Investigation of Whisper ASR Hallucinations Induced by Non-Speech Audio
Mateusz Barański, Jan Jasiński, Julitta Bartolewska, Stanisław Kacprzak, Marcin Witkowski, Konrad Kowalczyk
TL;DR
The paper investigates Whisper ASR hallucinations triggered by non-speech audio, compiling a large non-speech audio corpus to quantify and characterize these errors. It introduces a Bag of Hallucinations (BoH) by filtering frequent outputs via a log-probability threshold and occurrence counts, and couples BoH with delooping and Aho–Corasick search to post-process transcriptions. It then examines how augmenting speech with non-speech sounds affects hallucinations and evaluates mitigation strategies, including VAD-based pre-processing and forced alignment-based validation.
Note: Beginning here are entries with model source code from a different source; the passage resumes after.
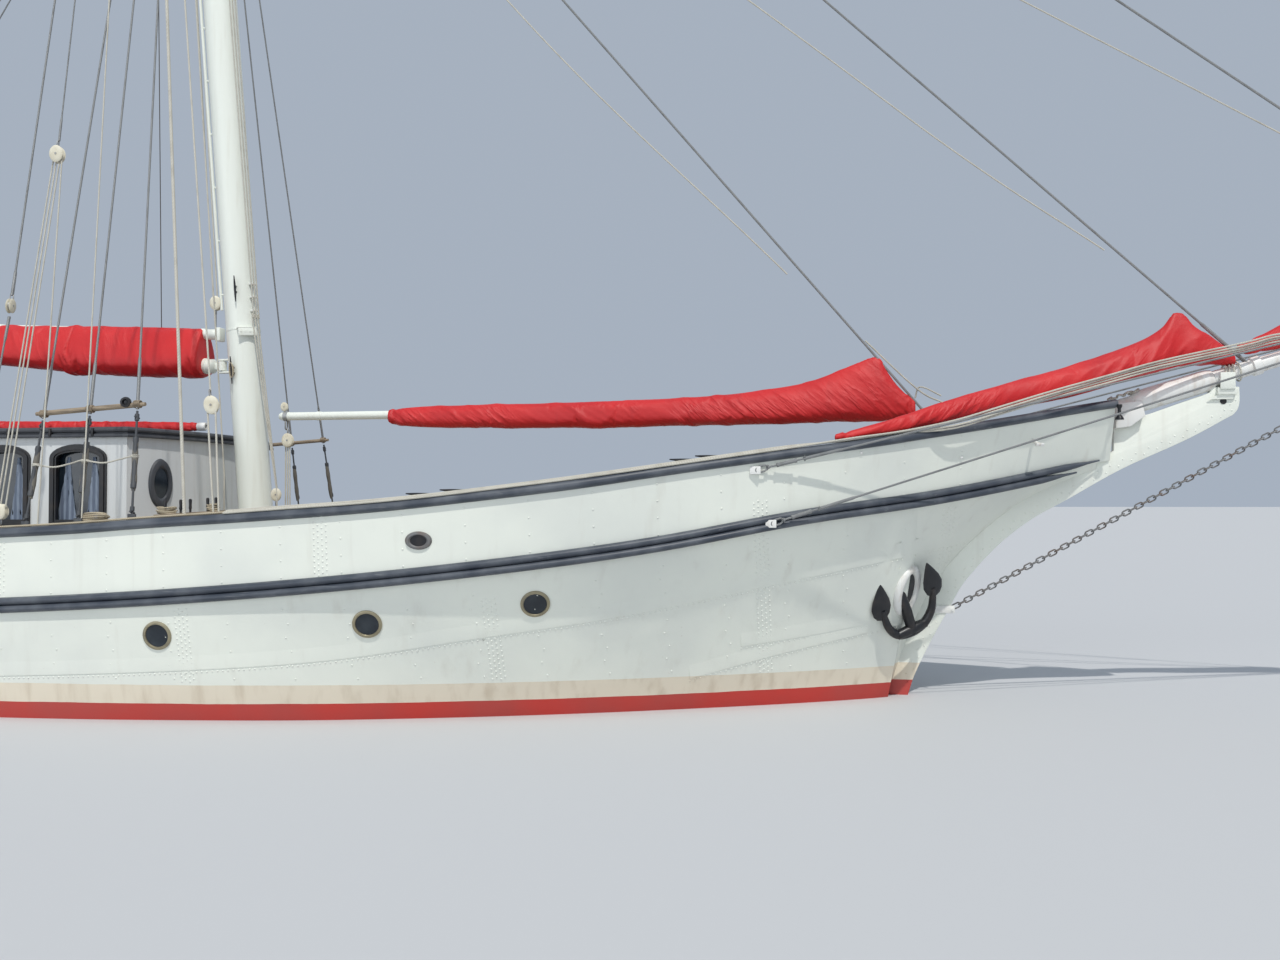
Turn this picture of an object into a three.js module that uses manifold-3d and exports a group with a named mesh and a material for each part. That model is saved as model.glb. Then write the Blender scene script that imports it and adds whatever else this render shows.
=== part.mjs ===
// A two-masted gaff schooner afloat: a riveted steel hull with a clipper bow, long keel and counter
// stern, two white pole masts, booms with furled sails under red covers, and two deckhouses.
// Millimetres. +X is forward, +Y is to port, +Z is up. The origin is on the waterline, on the
// centreline, at the middle of the waterline's length.
import * as THREE from "three";
import { mergeVertices } from "three/addons/utils/BufferGeometryUtils.js";
import Module from "manifold-3d";

const wasm = await Module();
wasm.setup();

// Driving dimensions of the hull
const SEAT = 0.35; // gap that is left between pieces that rest on each other
const RUN = 0.3; // running gap round a shaft or pin
const holeRadius = (r, sides) => (r + RUN) / Math.cos(Math.PI / sides); // a many-sided hole for a shaft
const HALF_STEM = 60; // half thickness of stem bar, deadwood and counter at the centreline
const KEEL_BOTTOM = -3000;
const DECK_THICK = 45;
const BULWARK_THICK = 60;
const RAIL_THICK = 100;
const STERN_SPLIT_X = -12600; // where the side bulwarks meet the stern bulwark
const RAIL_END_X = 14750;

// Masts: foot on deck, rake, radii, height of the top, height where the shrouds meet
const RAKE = THREE.MathUtils.degToRad(4.8);
const FORE = { x: 4250, top: 18900, hounds: 14600, foot: 215, head: 120, boomZ: 4060, gaffZ: 4480 };
const MAIN = { x: -4600, top: 20800, hounds: 16200, foot: 225, head: 125, boomZ: 4060, gaffZ: 4500 };
const WIRE = 12;

// Bowsprit axis: a point on it, its slope, its ends
const SPRIT = { x: 16000, z: 3695, slope: 0.306, heelX: 13900, endX: 19400, radius: 95, tip: 75 };

// Deckhouses
const SALOON = { aft: -2300, corner: 3450, front: 3740, half: 1650, roofZ: 3030, roof: 140, wall: 60 };
const CABIN = { aft: -8600, front: -6000, half: 1250, roofZ: 2330, roof: 90, wall: 50 };
const WINDOW = { width: 640, sill: 2020, spring: 2785, rise: 110, pitch: 1010, first: 2820, count: 5 };

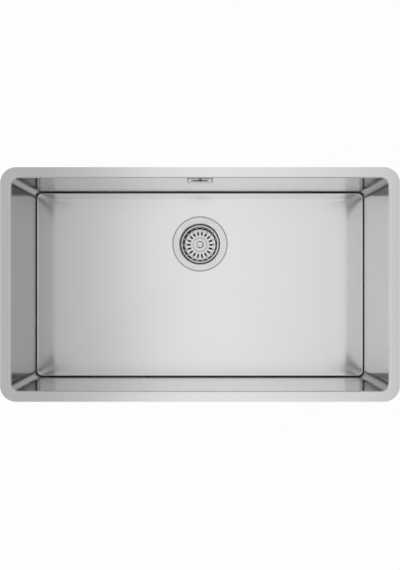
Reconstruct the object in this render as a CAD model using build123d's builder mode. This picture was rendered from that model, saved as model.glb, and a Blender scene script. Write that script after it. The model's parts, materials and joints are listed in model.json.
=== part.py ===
"""Undermount kitchen sink: pressed steel bowl, basket strainer waste, overflow and swinging fixing clips.

All sizes are in millimetres. The origin is the middle of the flange's top face, which meets the underside
of the worktop. X runs along the long side, Y towards the back, where the waste and the overflow are, and
Z up.
"""

import math
import os

from build123d import *

os.makedirs("parts", exist_ok=True)

# How far a cutter runs past the face that it cuts, and the smallest edge break
past = 1.0
edge_break = 0.3

# Bowl
sheet = 1.0
flange_length, flange_width, flange_radius = 750.0, 440.0, 30.0
bowl_length, bowl_width, bowl_radius = 710.0, 400.0, 15.0
bowl_depth = 200.0
mouth_bend = 2.5
floor_bend = 4.5
wall_y = bowl_width / 2
outer_x = bowl_length / 2 + sheet
outer_y = wall_y + sheet

# Floor: a level border, then a fall of 2 mm to the waste
border = 15.0
floor_fall = 2.0
border_radius = 8.0
waste_y = 88.0
fall_side, fall_radius = 124.0, 40.0
floor_low = -bowl_depth - floor_fall

# Recess in the floor for the waste
recess_radius = 59.4
recess_depth = 2.2
recess_edge = 0.8
recess_hole_radius = 45.0
ledge_top = floor_low - recess_depth
ledge_underside = ledge_top - sheet

# Strainer cup
cup_flange_radius = 57.7
cup_radius = 42.0
cup_roll = 4.5
cup_floor = -245.0
drain_hole_radius, drain_hole_circle, drain_hole_count = 6.5, 16.0, 6
screw_radius = 3.0
screw_clearance = 3.2

# Gaskets of the waste
cup_gasket_inner, cup_gasket_outer = 47.0, 58.6
body_gasket_inner, body_gasket_outer, body_gasket_height = 46.0, 56.0, 3.0

# Waste body
body_top = ledge_underside - body_gasket_height
body_flange_radius, body_flange_height = 57.0, 4.0
body_flange_underside = body_top - body_flange_height
body_inner, body_outer = 46.0, 49.0
body_shoulder, body_neck = -255.0, -267.0
inner_shoulder, inner_neck = -254.0, -265.0
hub_radius, hub_top, hub_bottom = 9.0, -250.0, -264.0
rib_thickness, rib_count, rib_bottom = 2.5, 3, -257.0
gusset_count, gusset_reach, gusset_bottom = 8, 56.0, -229.0
insert_radius, insert_bore, insert_length = 5.0, 3.05, 12.0
inlet_z = -232.0
inlet_radius, inlet_bore = 12.4, 8.0
inlet_end = waste_y + 70.0

# Threaded outlet bonded under the neck
outlet_radius, outlet_bore, outlet_end = 23.9, 20.5, -287.0

# Centre screw
screw_head_radius, screw_head_height, screw_head_round = 7.0, 2.4, 1.4
screw_cross_length, screw_cross_width, screw_cross_depth = 7.0, 1.2, 1.4
screw_length = 18.0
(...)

The results show that BoH-based post-processing, especially when combined with robust VAD, can reduce WER and provide a practical safeguard against dangerous hallucinations, though no single method completely eliminates them.
Abstract
Hallucinations of deep neural models are amongst key challenges in automatic speech recognition (ASR). In this paper, we investigate hallucinations of the Whisper ASR model induced by non-speech audio segments present during inference. By inducting hallucinations with various types of sounds, we show that there exists a set of hallucinations that appear frequently. We then study hallucinations caused by the augmentation of speech with such sounds. Finally, we describe the creation of a bag of hallucinations (BoH) that allows to remove the effect of hallucinations through the post-processing of text transcriptions. The results of our experiments show that such post-processing is capable of reducing word error rate (WER) and acts as a good safeguard against problematic hallucinations.